2. The "Split" Magnet Design
The magnet is designed like a pair of open hands (a "split-pair" coil).
- Why split it? If the magnet were a solid ring, the scientists couldn't shine their lasers or X-rays through it. By splitting it, they created little "windows" or tunnels.
- The Result: They can shine the heating laser and the X-ray camera through these windows from different angles, all while the magnetic field is squeezing the plasma in the middle. It's like having a cage where you can still see the animal inside from every side.
3. The Timing Trick
The hardest part was making these three things happen at the exact same time.
- The magnet needs a huge burst of electricity (10,000 amps!) to work.
- The lasers need to fire in a tiny window of time.
- The scientists synchronized everything so that the magnetic field hits its peak strength at the exact moment the lasers fire.
- The Challenge: When the laser hits the target, it creates a messy plasma that can cause electrical sparks (short circuits) inside the vacuum chamber. The team had to wrap the magnet's wires in special electrical tape (like heavy-duty duct tape for electricity) to stop these sparks from ruining the experiment.
4. What They Found (The First Test)
The team didn't just build the machine; they used it to watch a "turbulent" plasma storm.
- Without the Magnet: When they let the plasma swirl without a magnetic field, the energy moved around in a specific, predictable way (like water swirling down a drain).
- With the Magnet: When they turned on the 10-Tesla magnet, the behavior changed. The "slope" of the energy movement shifted.

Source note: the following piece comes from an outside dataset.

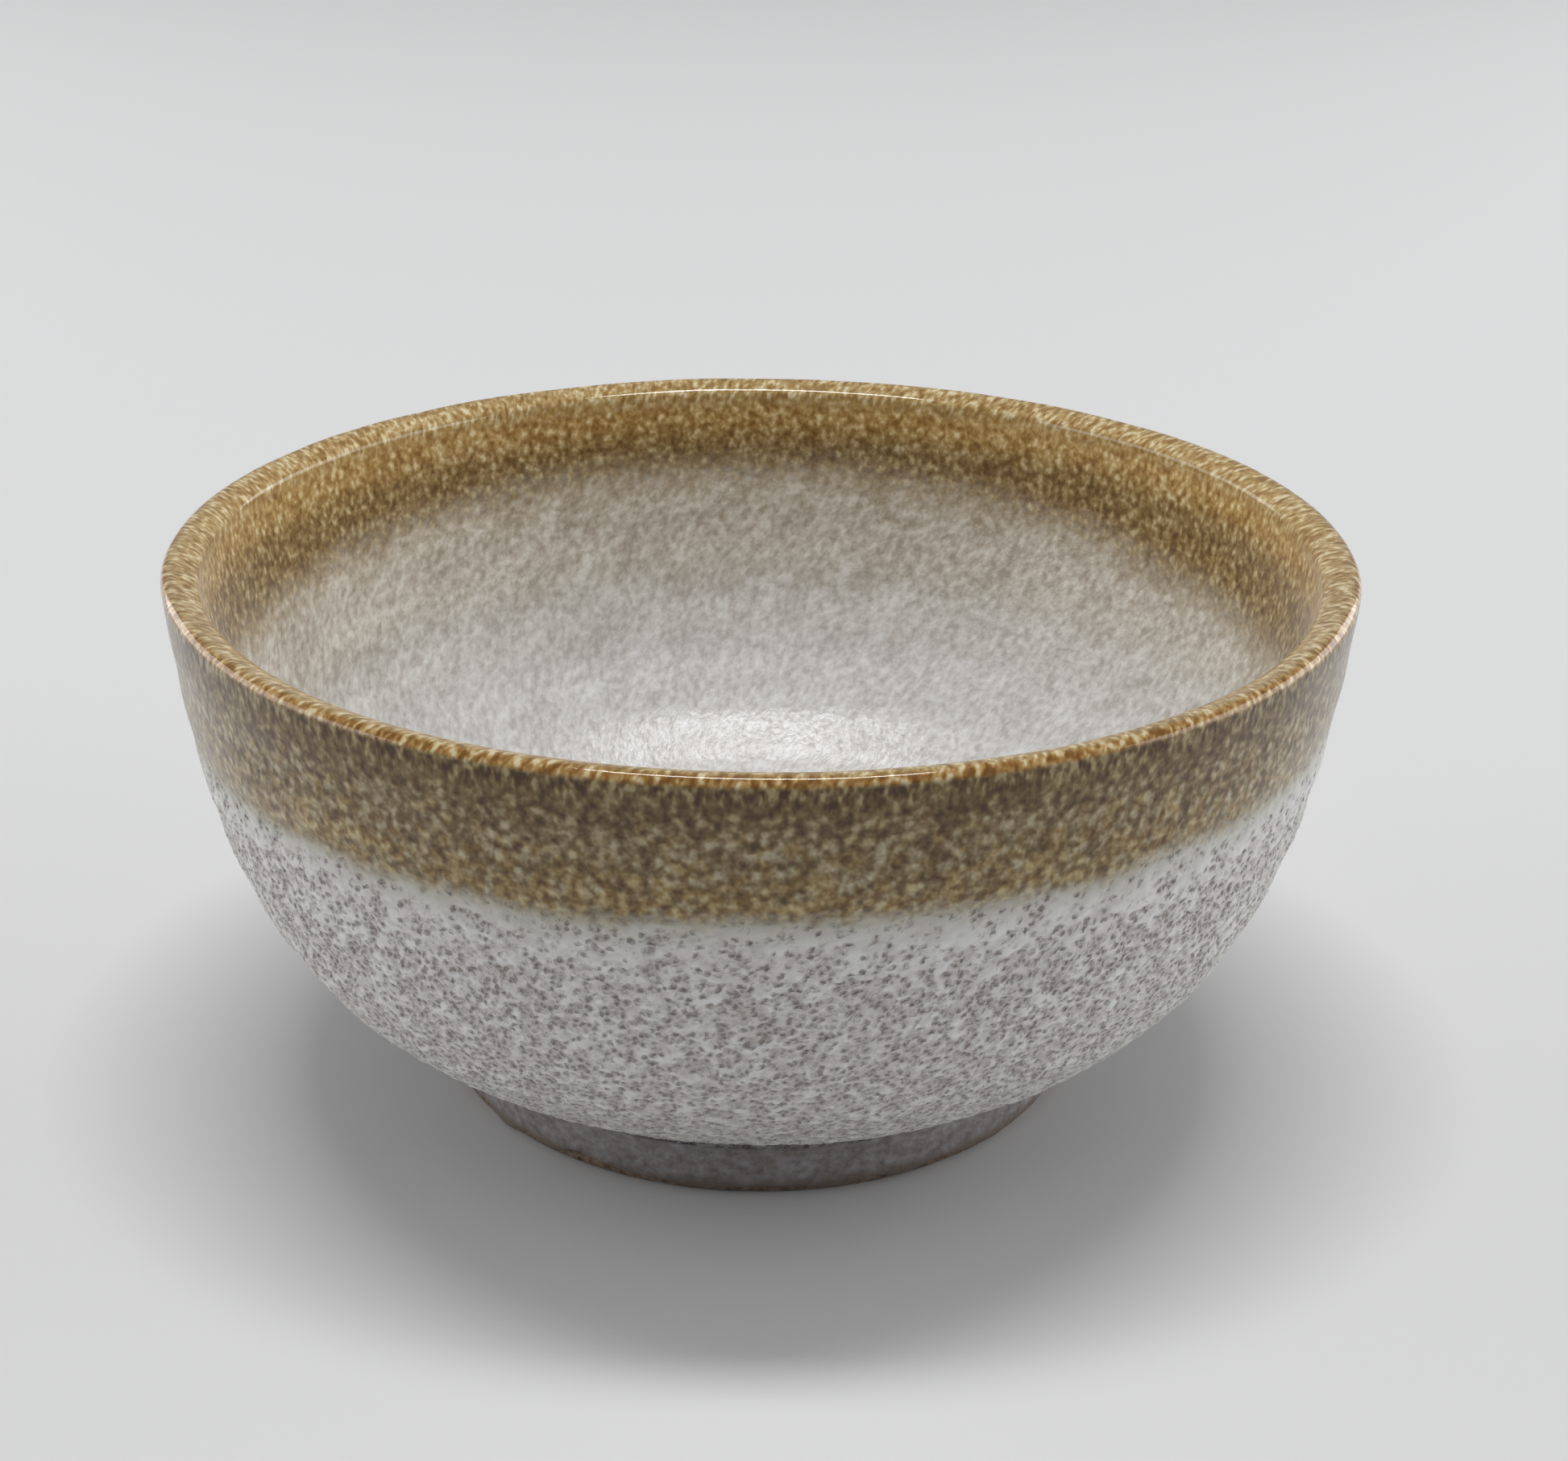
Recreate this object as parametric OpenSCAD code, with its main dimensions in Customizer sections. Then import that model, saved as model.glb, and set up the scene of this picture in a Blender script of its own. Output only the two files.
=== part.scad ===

- The Analogy: Imagine a crowd of people running in a chaotic circle. Without a fence, they run everywhere. If you put a strong magnetic fence around them, they can't move as freely; they get "stretched" and their chaotic running slows down. The magnet acted like an invisible fence that stopped the energy from spreading out as quickly, changing how the turbulence behaved.
Why This Matters
This machine is the first of its kind to combine a high-power laser, a super-strong magnet, and an ultra-sharp X-ray camera. It allows scientists to finally "see" what happens inside magnetized plasma storms with incredible detail. This helps them understand the physics of stars, improve fusion energy research, and study how matter behaves under extreme pressure and magnetic force.
In short, they built a new kind of "time machine" that lets us freeze-frame and examine the invisible, chaotic dance of matter in the universe's most extreme environments.